The one gotcha is since Steam ties all your purchases into one account, Valve could do something nasty like disabling it completely (causing you to lose access to all your other purchases) in retaliation for any credit card chargebacks. In such an event, you could make a court claim for a refund of all content purchased, but since Valve Software do not seem to have a legal presence in the UK (nothing shows in a Companies House search), enforcing any judgement might be difficult. So this could be another downside to Steam itself.
hhhmmm, I do not really see the reason for complaint about Steam in particular.
The reason why I say this is because if you go to the "Properties" of each game you own on Steam and then click on the "Update Tab" and choose for the game to not be automatically updated. Then if there is an update available you can view the forums for a few days to see if a lot of people are having problems with the update and then make an educated decision if you should down load it or wait for a fix.
I know what you mean about Left4Dead, the new patch broke my graphics card. I don't know whether it exploited a vulnerability or whatever but BFG agreed to replace it and Valve said they were aware of the problem but left it there. Just on the steam forums within 3 days or so of the patch there were another 7 users with the same graphics card that was as dead as mine in the same way. Also another 40 users getting random crashes and BSODs.

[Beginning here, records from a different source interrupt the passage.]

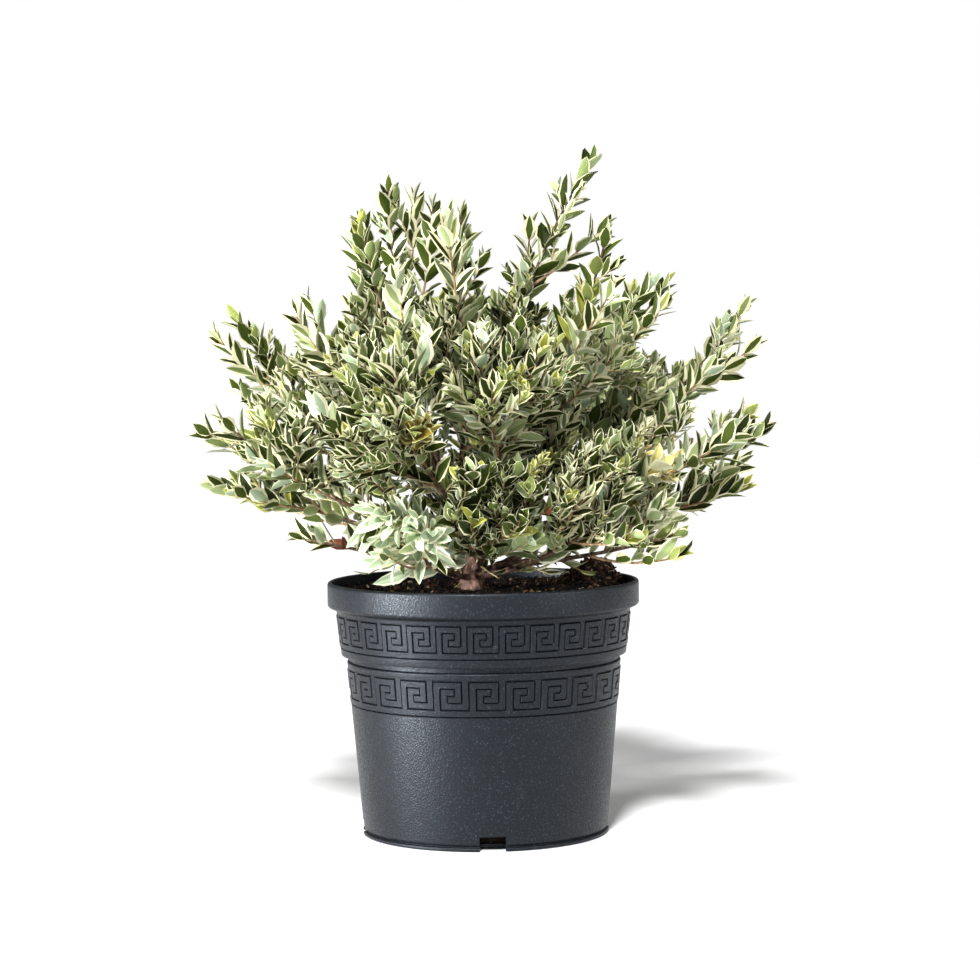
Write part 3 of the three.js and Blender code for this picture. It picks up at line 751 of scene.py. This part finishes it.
def fits(places, limb, spare, dome, room, chains):
    """Whether each place is above the pot, clear of every limb, in the dome or within `room` of its
    own chain, and nearer to its own chain than to any other."""
    gaps = np.array([distance_to(chain, places) for chain in chains])
    own = gaps[limb, np.arange(len(limb))]
    gaps[limb, np.arange(len(limb))] = np.inf
    clear = in_dome(places, dome) | (own < room)
    clear &= ((places > CROWN_BOX[0]) & (places < CROWN_BOX[1])).all(axis=1)
    return clear & (gaps.min(0) > own + spare + CLEARANCE) & off_limbs(places, spare)


def up_to(curves, share):
    """Each curve as far as a share along it, or on past its end."""
    start = curves[:, 0]
    middle = start + (curves[:, 1] - start) * share[:, None]
    return np.stack([start, middle, on_curve(curves, share)], axis=1)


def grow(
    parents, places, offset, low, span, spread, reach, lift, shortest, dome,
    room=TWIG_ROOM, chains=stem_chains,
):
    """New shoots on each parent, one for each of `places`. One starts at the share
    low + span x even_place of the parent's leafy part, opens by `spread` = (least, more) degrees in a
    direction that turns by the golden angle, is `reach` long, bends back along its parent, and stops at
    the last of its steps that fits. Its number is offset + eight times its parent's + its place's, and
    dome, room and chains are as for fits."""
    parent = np.repeat(np.arange(len(parents.limb)), len(places))
    k = np.tile(places, len(parents.limb))
    limb = parents.limb[parent]
    number = offset + 8 * parents.number[parent] + k
    first = parents.first[parent]
    at = first + (1 - first) * (low + span * even_place(k))
    curve = parents.curve[parent]
    along = along_curve(curve, at)
    side, over = frame_on(along, parents.hint[parent])
    roll = (k * GOLDEN_ANGLE + 0.7 * chance(limb, number, 0) + limb)[:, None]
    opening = np.radians(spread[0] + spread[1] * chance(limb, number, 1))[:, None]
    outward = side * np.cos(roll) + over * np.sin(roll)
    length = reach(1 - at, parents.length[parent], chance(limb, number, 2))[:, None]
    chord = along * np.cos(opening) + outward * np.sin(opening)
    chord = unit(chord + (0, 0, lift))
    start = on_curve(curve, at)
    tip = start + chord * length
    made = np.stack([start, (start + tip) / 2 + outward * BEND * length, tip], axis=1)
    share = np.linspace(0, 1 + LEADER_LENGTH / length[:, 0], GROWTH_STEPS + 1).T
    places = on_curve(made[:, None], share).reshape(-1, 3)
    owners = np.repeat(limb, GROWTH_STEPS + 1)
    clear = fits(places, owners, SHOOT_SPARE, dome, room, chains).reshape(share.shape)
    blocked = ~clear & (np.arange(GROWTH_STEPS + 1) > 2)
    stop = np.where(blocked.any(1), blocked.argmax(1) - 1, GROWTH_STEPS)
    made = up_to(made, share[np.arange(len(stop)), stop])
    length = curve_length(made)
    kept = length > shortest
    hint = np.cross(along, outward)
    none = np.zeros(len(limb))
    return Shoots(*[part[kept] for part in (limb, number, made, hint, length, none)])


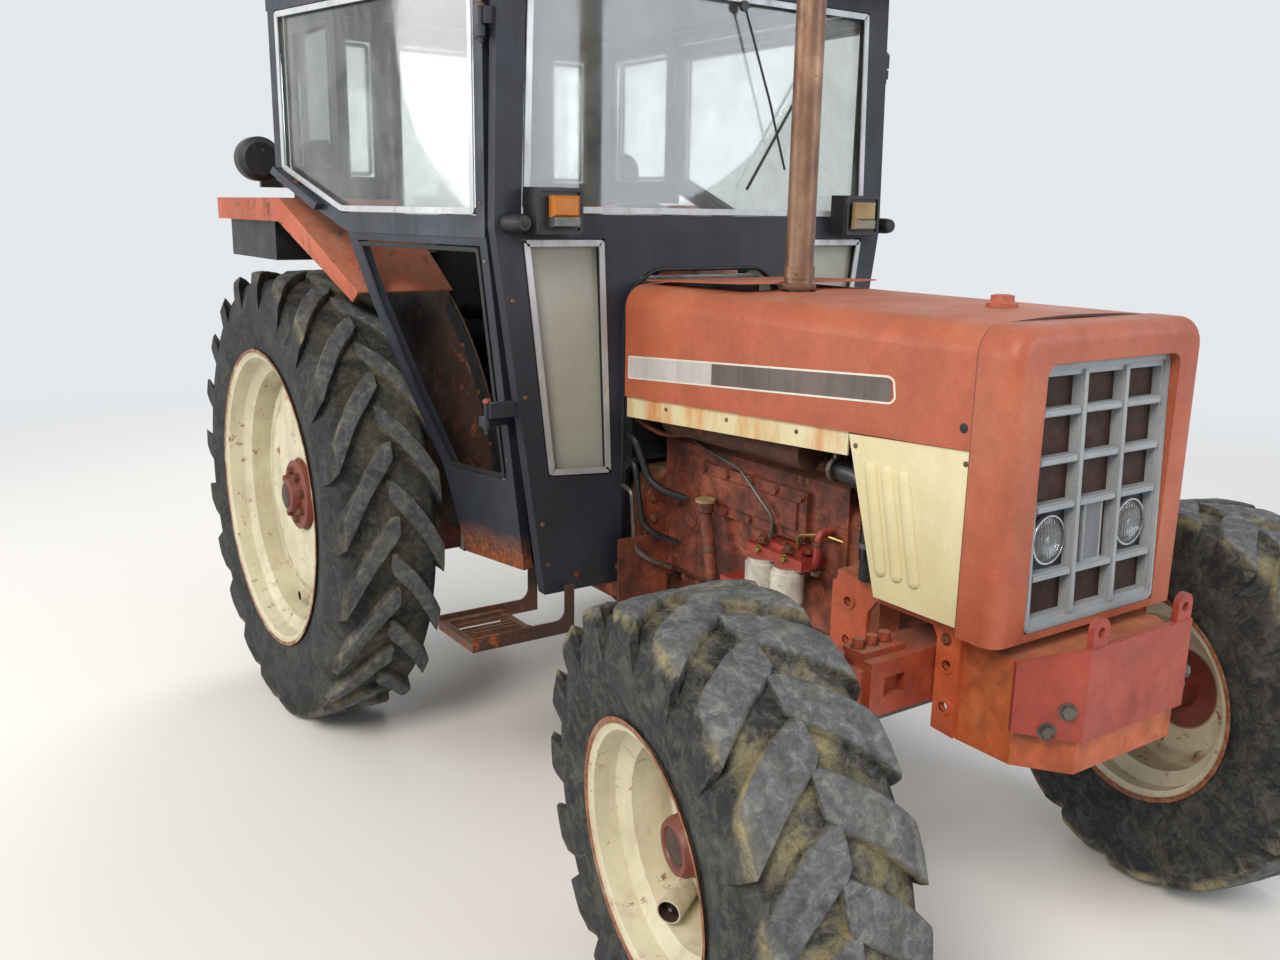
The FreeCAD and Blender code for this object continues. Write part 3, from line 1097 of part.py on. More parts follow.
FLOOR_FRONT = "cab_front - cab_wall - seat_gap"
FLOOR_HALF = (-inner_half, inner_half)
TUNNEL_WIDE, TUNNEL_TOP = 252, 1030
TUNNEL_CORNER = 40
tunnel_in = TUNNEL_WIDE - 14
tunnel_outside = mirrored([(TUNNEL_WIDE, S.floor_z), (TUNNEL_WIDE, TUNNEL_TOP - TUNNEL_CORNER),
                           (TUNNEL_WIDE - TUNNEL_CORNER, TUNNEL_TOP)])
tunnel_inside = mirrored([(tunnel_in, S.floor_z - 50), (tunnel_in, TUNNEL_TOP - TUNNEL_CORNER - 5),
                          (tunnel_in - TUNNEL_CORNER + 5, TUNNEL_TOP - 12)])
floor_pieces = [
    box("floor_plate", (115, FLOOR_FRONT), FLOOR_HALF, ("floor_z", "floor_z + floor_sheet")),
    plate("tunnel", "x", [tunnel_outside], FLOOR_FRONT + " - 115", 115),
    box("riser", (100, 115), FLOOR_HALF, ("floor_z", "deck_z + floor_sheet")),
    box("deck", ("-cab_tail", 115), FLOOR_HALF, ("deck_z", "deck_z + floor_sheet")),
]
tunnel_hollow = plate("tunnel_hollow", "x", [tunnel_inside], FLOOR_FRONT + " - 60", 80)
node(cut("cab_floor_shape", fuse("cab_floor_solid", floor_pieces), [tunnel_hollow]), "cab_floor")

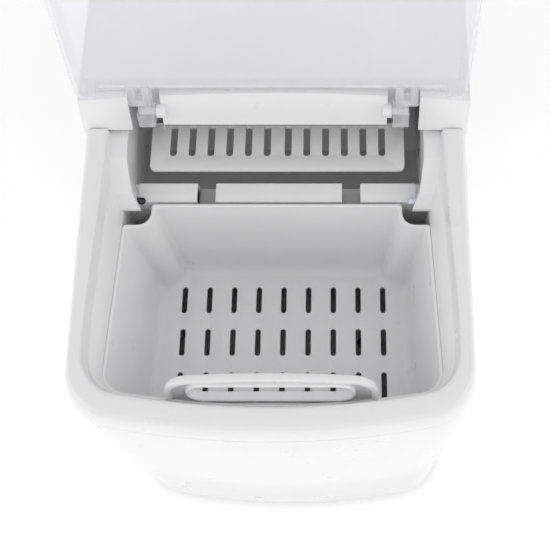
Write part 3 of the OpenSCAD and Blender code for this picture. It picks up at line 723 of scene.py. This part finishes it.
def area_light(name, location, target, size, power):
    """A rectangular soft light that faces a target."""
    data = bpy.data.lights.new(name, "AREA")
    data.shape = "RECTANGLE"
    data.size, data.size_y = size
    data.energy = power
    obj = bpy.data.objects.new(name, data)
    obj.location = location
    obj.rotation_euler = (Vector(target) - Vector(location)).to_track_quat("-Z", "Y").to_euler()
    bpy.context.scene.collection.objects.link(obj)


def make_light():
    """Even white surroundings with a soft light above, one in front and one on each side."""
    scene = bpy.context.scene
    world = bpy.data.worlds.new("studio")
    world.use_nodes = True
    background = world.node_tree.nodes["Background"]
    background.inputs["Color"].default_value = (1.0, 1.0, 1.0, 1.0)
    background.inputs["Strength"].default_value = 0.6
    scene.world = world
    centre = (0.0, 0.0, 0.25)
    fill_size, fill_power = (1.0, 1.2), 4.4
    area_light("overhead", (0.0, -0.4, 1.9), centre, (1.5, 1.1), 1.4)
    area_light("front", (0.1, -1.9, 1.3), (0.0, -0.1, 0.2), (1.6, 0.9), 3.4)
    area_light("left_fill", (-1.6, -0.7, 1.1), centre, fill_size, fill_power)
    area_light("right_fill", (1.6, -0.5, 1.2), centre, fill_size, fill_power)
    scene.view_settings.view_transform = "Standard"
    scene.view_settings.look = "None"
    scene.view_settings.exposure = 0.0


def make_camera():
    """Looks steeply down at the opening from the front, a little to its right."""
    degrees_down = 69.2
    data = bpy.data.cameras.new("camera")
    data.sensor_width = 36.0
    data.lens = 61.3
    data.shift_x = -0.115
    data.clip_start, data.clip_end = 0.05, 20.0
    obj = bpy.data.objects.new("camera", data)
    obj.location = (0.0396, -0.281, 0.823)
    obj.rotation_euler = (math.radians(90 - degrees_down), 0.0, 0.0)
    bpy.context.scene.collection.objects.link(obj)
    bpy.context.scene.camera = obj


# ---------- building ----------

make_bezel()
make_basket()
make_basket_handle()
make_liner()
make_basket_pads()
make_chute()
make_notch_channels()
make_sensor_cover(-1, "left_sensor_cover")
make_sensor_cover(1, "right_sensor_cover")
make_dome(-1, "ice_full_receiver")
make_dome(1, "ice_full_emitter")
make_other_nodes()
make_floor()
make_light()
make_camera()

Oh I get this error too black screen with a sound loop, sometimes it recovers itself other times if you Ctrl+Alt+Del then go back to the game it kicks it back into life.
After exiting the game a little ballooon tip is on the taskbar "Windows has recovered from a serious error" or words to that effect.
If anyone finds a fix for this PLEASE let me know i will be eternally grateful ( other than buying an ATI card)
I quite frankly have to agree with this point. Either some of us forgot about this option (I did) or we all assume that steam's patches will always work (which, unfortunately I do). The question is why do we expect all patches to work fine?
I suppose one problem with this is that if you were to play the game you'd have to install the patch if playing online.